ISLAM: There are 2 very relevant articles at the end of this post. Both are from the Times, the first an editorial and the second a Comment article, by the Usama Hasan mentioned in the editorial:- 1. The battle is on for Muslim hearts and minds. 2. The Islamic Reformation. You might want to consider giving them wider exposure. I lived in both Iran and Indonesia before they were taken over by fanatics. In more than 7 years, I never experienced a single incident resulting from a twisted version of Islam. And I don't know anyone who did. I'm an atheist with many theist friends (and relatives). God help us to achieve this everywhere and for everyone. (Irony).
TERRORIST CLAIMS: There may well be a rational case for it but it still grates when it's reported that ISIS 'claims' rather than 'admits' responsibility for horrific crimes. The explanation, I understand, is that ISIS believes it helps them to take responsibility for attacks carried out by other nutters.
RESPONSE TO TERRORISM: Here's an idea - Why not cancel the irreligious consumerist excess which is Christmas? And at least rid us of all the bloody ads that first appeared weeks ago.

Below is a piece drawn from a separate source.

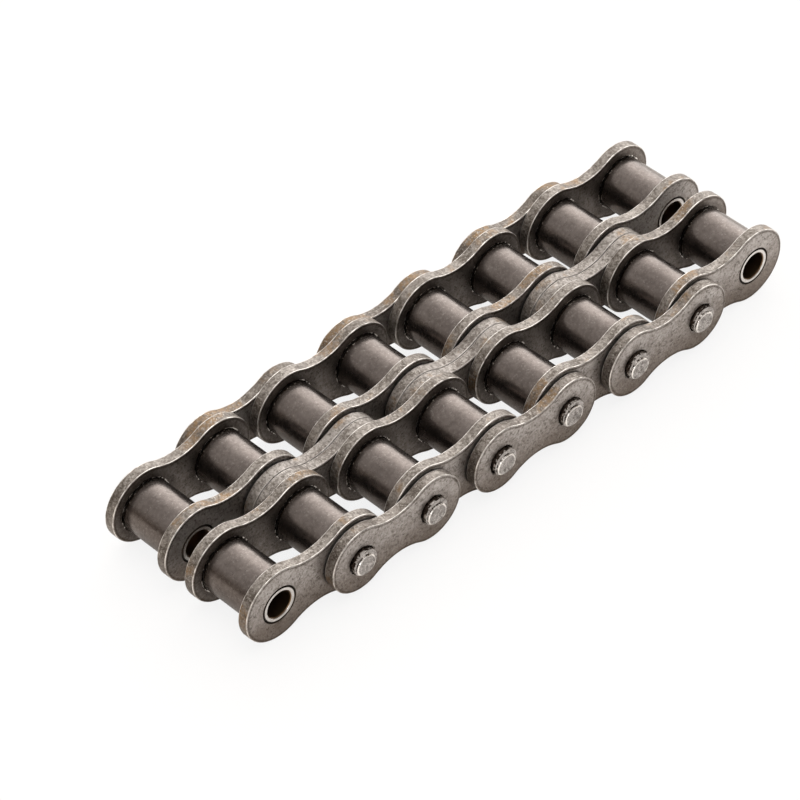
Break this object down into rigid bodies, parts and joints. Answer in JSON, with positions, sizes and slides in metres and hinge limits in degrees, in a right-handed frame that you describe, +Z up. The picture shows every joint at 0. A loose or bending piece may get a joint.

SPOKEN FRENCH: All the media attention has reminded me I'm not a fan of this, disliking its nasality. Which you might think is rich, coming from a Scouser. But I shed my (Gaelic-influenced) pronunciation many years ago, without really trying. That said, I had a French partner for 8 years and I adored her accent when she spoke English. I still would if she hadn't decided to quit Spain to go back to France. But before doing so, she managed to teach me how to pronounce the French 'u' sound. And I taught her how to say Natalie Wood properly.
MALE LIES: I read recently that one of the favourite untruths of men trying to bed women (not much of a challenge these days, I suspect) is that they own an upmarket sports car. I once gave a lift to a young woman to a party in my Morris 1000 (GT, 4-wheeled model, as I used to say) and managed to convince her I had a Porsche Carrera in my garage, kept for special occasions. But there was no malevolent intent beyond humour, as she was a friend's girlfriend. It was embarrassing to have to tell her I was joking. But she was OK.
FINALLY . . . THE IBERIAN PENINSULA FROM SPACE: Project Nasa has produced stunning fotos of Spain and Portugal from 1,000, 500 and 250 metres. Click here to surprise yourself with how green the west and north of Spain are. Not to mention wet at times.
1. The battle is on for Muslim hearts and minds
How do we condemn atrocities carried out in the name of Islam without alienating the majority of moderate Muslims? Of all the people killed by terrorism last year, 51 per cent were slaughtered by just two organisations: Boko Haram and Islamic State. Although white supremacists have killed more Americans this year than any other extremist group, nearly all global terrorism is committed by people claiming to act in the name of Islam.
That’s the reality. A second reality is that once all the victims of the Paris attacks have been named, many more Muslims will have been killed than carried out the attacks: the two Saadi sisters celebrating a birthday, the Algerian violinist stopping off at a restaurant on his way home, the Moroccan architect dining out with his new wife, and so on and bloodily on. Muslims were also the victims of attacks on Nigerian mosques earlier this year by Boko Haram, on peace demonstrations in Turkey by Isis, and on the Hazaras minority in Afghanistan by the Taliban. If Muslims are the principal perpetrators of terror, Muslims are also the most terrorised. The coexistence of these two realities creates a problem in agreeing on the causes of extremism and how to tackle it.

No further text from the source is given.